There are cases when both format and locale parameters make sense, for example when formatting decimal numbers. Define the format pattern with a decimal separator, and the locale specifies whether the separator is a comma or a dot.
CloverETL allows you to specify a default value for each field. This value is used (in certain cases) when a field is assigned to be null, but a null value is not allowed for the field.
The following example shows fields with specified default values:
<?xml version="1.0" encoding="UTF-8"?> <Record name="Orders" type="delimited"> <Field name="OrderID" type="numeric" delimiter="|" format="#" /> <Field name="OrderDate" type="date" delimiter="|" format="dd.MM.yyyy" default="01.01.1900" nullable="no" /> <Field name="Amount" type="number" delimiter="\n" default="0.0" nullable="no" /> </Record>
In this example, OrderDate is defaulted to 1.1.1900, in case it is not present in the text data this record is parsed from. In general, when this field is assigned a null value, the specified default value is assigned instead.
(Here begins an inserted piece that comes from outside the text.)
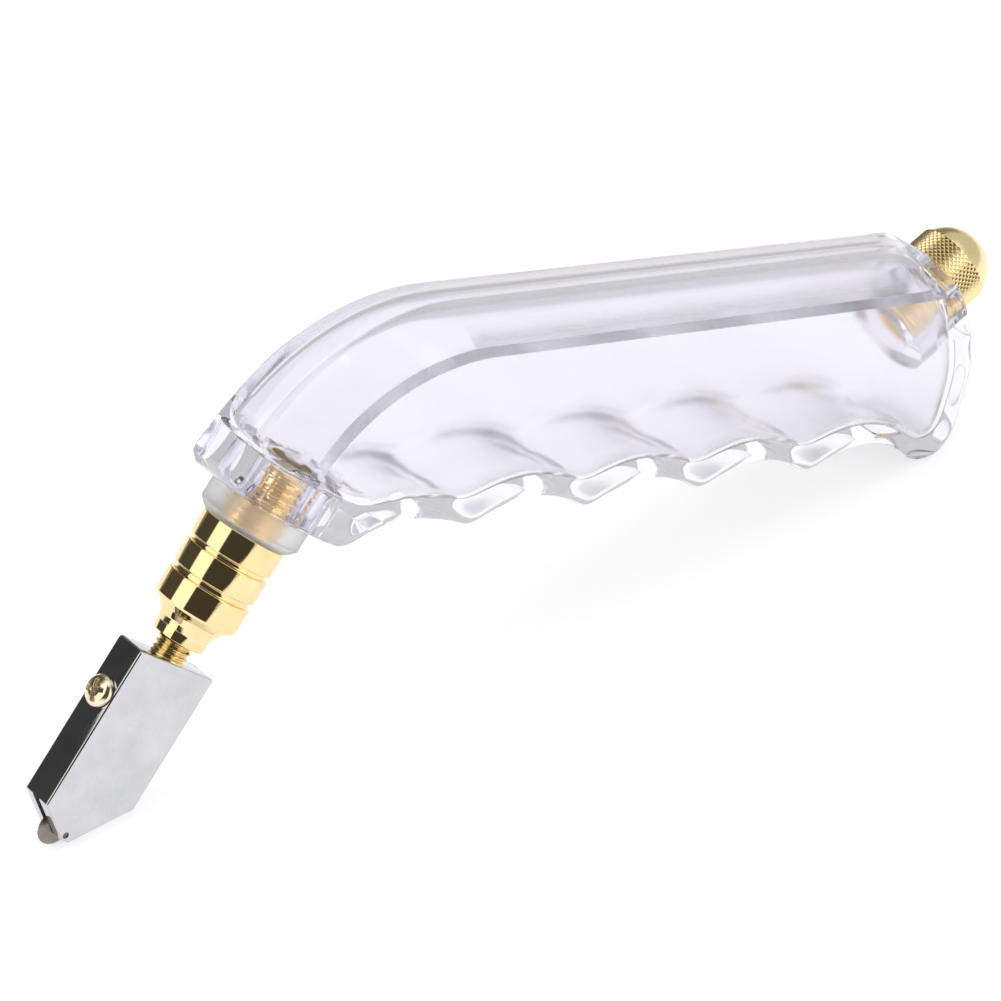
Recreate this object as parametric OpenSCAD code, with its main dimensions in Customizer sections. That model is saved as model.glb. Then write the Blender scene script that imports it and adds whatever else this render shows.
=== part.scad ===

The same is true for the Amount field, except the default is specified to be 0.
Note - This behavior is not the default and concerns only data parsers. If your code assigns a null value into a non-nullable field, a BadDataFormatException error will occur.
If you use any of the Clover data parsers, you can specify a DataPolicy, which states what should happen if a parsed value cannot be assigned to a data field (as in the case when the value is null and the field cannot accept null values).
There are three different data policies defined:
Strict - Any problem causes BadDataFormatException. This is the default behavior.
Controlled - Similar to strict, but also logs the problematic value.
Lenient - If a default value exists, CloverETL attempts to assign that default value.